Calling the Armenian Prime Minister a “populist leader” and Azerbaijan’s President “Mr. Aliyev” underlines the question of why the article, which is set up a bias right from the beginning, was allowed to be published in the NY Times.
Furthermore, the UN resolutions in question, before being referred to, should be read, and the legal jurisdiction of the UN should be understood. The claim made by Aliyev, that the UN Resolutions are equal to international recognition of Nagorno-Karabakh as Azerbaijan is inaccurate, simply because the UN Security Council does not have a legal power to recognize, or not recognize any territory as being part of any country. The resolutions urge for peace, and negotiations, however, since Azerbaijan started the war, it is surprising that Aliyev still refers to the UN resolutions. The claims that Azerbaijan is tired of waiting for the peaceful resolution is misleading, since it was Aliyev who completely ignored Pashinyan’s multiple calls to the peaceful resolution of the conflict.

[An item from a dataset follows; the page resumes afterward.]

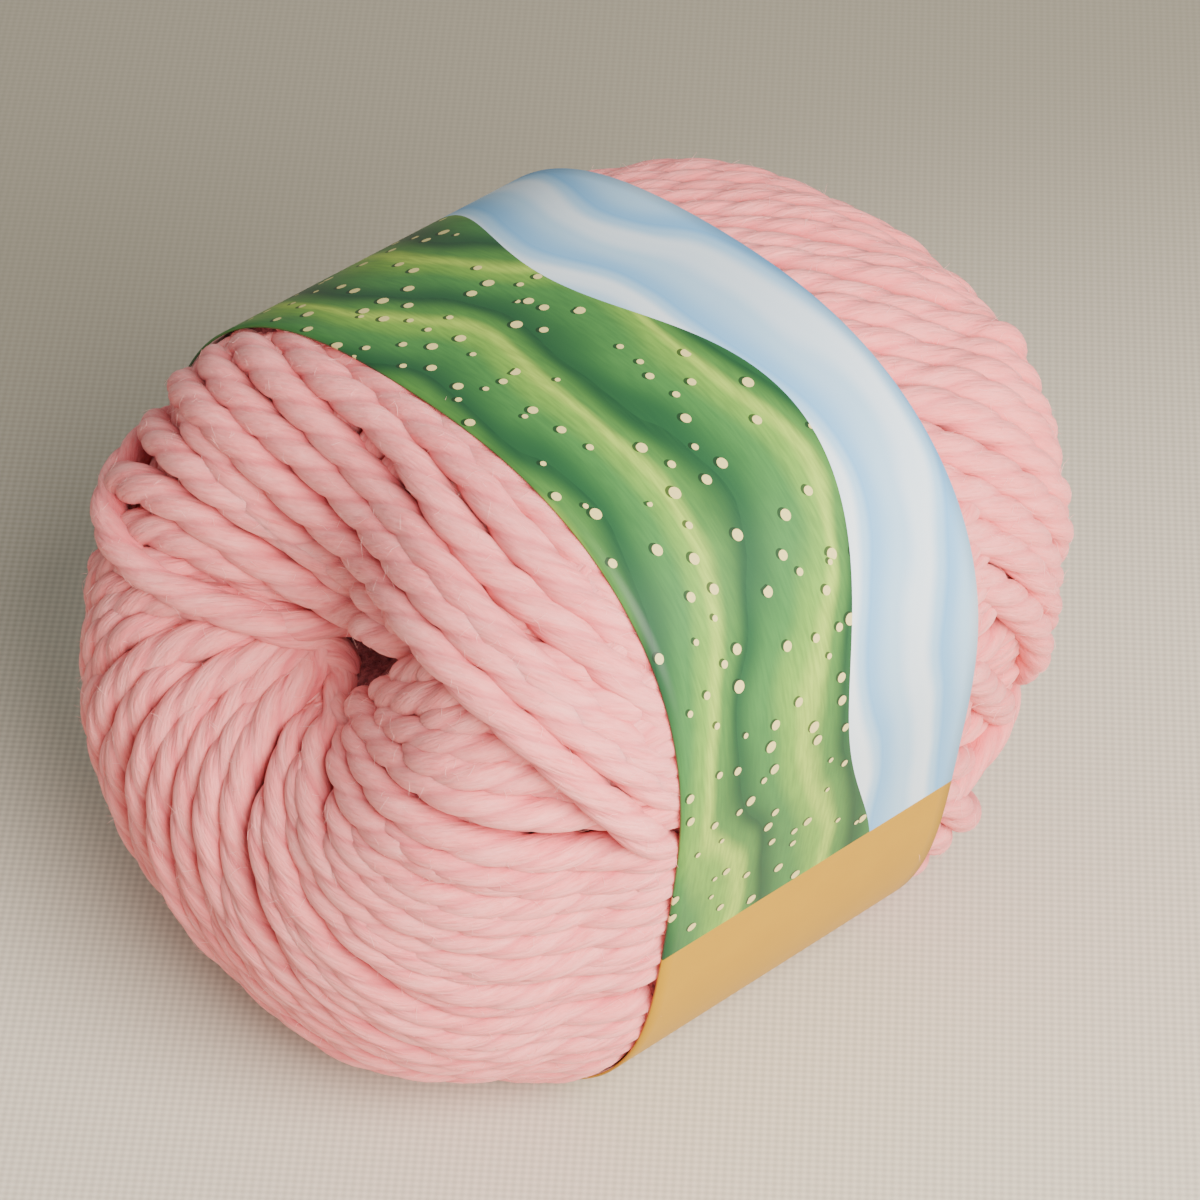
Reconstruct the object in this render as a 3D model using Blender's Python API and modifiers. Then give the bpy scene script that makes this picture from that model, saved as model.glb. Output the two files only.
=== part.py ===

The role of Recep Tayyip Erdoğan in fueling this conflict is consistently downplayed in the article. Turkey is actively supporting Azerbaijan in this conflict. In addition to sending Syrian mercenaries and military equipment, Erdoğan is using the conflict to advance its own strategic Pan-Turanism plans in the region, which is hardly veiled by Erdoğan himself. I would like to ask, why an article, whose title positions itself as a piece providing informed and fact checked information to the readers, fails to mention the huge role of Turkey in this conflict?